Generally, higher wholesale prices have limited savings opportunities in numerous competitive energy markets, but as more areas turn to competitive default or standard offer service, and as utilities pass along higher fuel prices, 2005 should present opportunities for energy managers to mitigate some of the upward price pressure and in some cases, achieve considerable savings.

  • Illinois - ComEd is still the most active territory in IL. Transition period ends December 31, 2006. New CTC and PPO rates due out in February, poised for starts in May. Major shopping activity will be in Feb-April. CTCs may fall below $0.00 for customers currently on PPO, thus eliminating that option. Those customers with multi-year CTCs will also not be able to return to bundled service and will face a choice of taking hourly pricing (Rate HEP) or buying from a competitive supplier.

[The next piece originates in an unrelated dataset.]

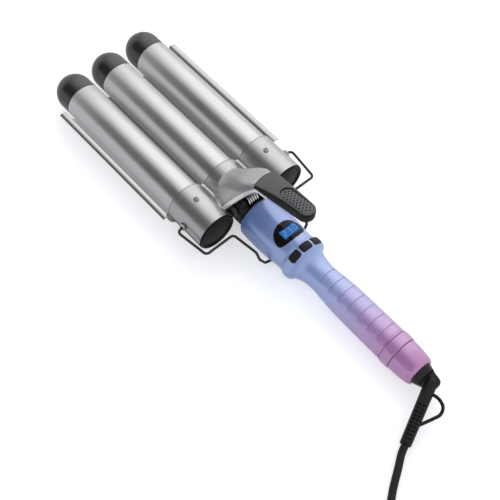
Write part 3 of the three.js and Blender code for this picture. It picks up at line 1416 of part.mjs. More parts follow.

  • Maine - Maine Public Service rates are set through 2006, but Standard Offer in Bangor Hydro and Central Maine Power are north of $.075/kWh. Shopping in those two utility areas may provide savings for short terms and budget certainty for longer terms.

  • Maryland - The Second Standard Offer Service bidding process will get under way this month to set rates between June 1, 2005 to May 31, 2006 for customers of less than 600 kW peak demand. All larger customers will be put on hourly pricing beginning June 1, 2005.

  • Massachusetts - Standard Offer service (fixed regulated rates) is ending at the end of February 2005. All customers on Standard Offer service will automatically be placed on Default Service - meaning a hefty increase in electric rates. Many of those on default service will be paying rates of more than $.09/kWh for January and February in NSTAR and Western Massachusetts Electric Company.

  • Michigan - DTE's final rate order governing tariff rates through December 31, 2005 has new rules that require switched customers to give notice of their intent to return to bundled utility rates during the summer by December 1st of the year prior (though customers will have until December 31st of this year to comply). New switchers must remain off tariff for a minimum of two years. Violation of either requirement will mean exposure to the higher of market rates plus 10% or bundled tariff rates plus 10%. Nonetheless, it looks like there will still be some appreciable headroom here, mostly for secondary accounts.

  • New Jersey - The third Basic Generation Service (BGS) auction is slated for February 7, 2005, with the minimum bid price for Fixed Price accounts pegged at $.074/kWh. This year the auction will be providing only one third of the Fixed Price energy, with the resulting price a combination of the past two auctions pricing. Accounts > 1250 kW peak load share and others in previously hourly rate classes will be charged PJM real-time spot prices plus a half-cent retail adder. The retail adder will also be added to fixed price accounts between 750 kW and 1250 kW.

  • New York - Still a very good market based on tax elimination on delivery costs and backout credits for customers that switch ranging from one to five mills/kWh. NYSEG, NIMO, RGE are the EDCs with the largest credits.

  • Washington DC - New Standard Offer rates are finalized in DC, and will result in stiff increase for customers in the capital. New rates create shopping credits in the low 7 cent per kWh range for many end-users. Accounts greater than 100 kW have seen savings of 10-12%. But you must hurry. Shoppers must switch in time to accommodate a power flow of February 8, 2005 or be on tariff rates for a full year. More on DC Standard Offer Service at DC SOS Page.

  • Texas - Still the best market for electric savings, rising gas costs impact generation prices here more quickly than any other. Utilities can raise rates twice per year and more if deemed an emergency. Many suppliers ensure a very competitive market and consistent savings off the PTB rates.

  • California - Customers on Direct Access still have the opportunity to shop. Those that are not will have to see what transpires in terms of legislation. Gov. Schwarzenegger is decidedly pro-market but will not compromise reliability to stimulate activity.

  • Connecticut - Connecticut Light & Power (CLP) has requested a rate increase of approximately 17% based on their Standard Service auction results for 2005. If approved, this would make the average shopping credit about $.072 cents/kWh, enough to open up this market if wholesale prices fall off through the winter.

  • Oregon - Good and bad news in Oregon. The good news is that shopping is possible with modest savings available. Bad news is a short window of opportunity in the fall to choose an alternate supplier and a limited pool of suppliers.

  • Ohio - Market Stabilization Plans have been instituted for in Ohio, making generation prices low but adding various stabilization charges replacing transition charges. Very limited opportunities are available for 2005, with the possible exception of Cinergy.

  • Pennsylvania - Customers in Duquesne will switch to a new default service (either hourly or fixed depending upon their rate class) on January 1, 2005. Customers switching in January will be subject to the new rate until their scheduled meter read. Suppliers report savings of 12-16% widely available among GL, GLH, and L accounts, with some savings for lower load factor GS/GM accounts as well. PECO customers, especially low-load factor small commercial customers, may find savings if wholesale markets cooperate, but care needs to be given that switching is done in compliance with PECO's policies or a severe ratchet demand charge will be levied.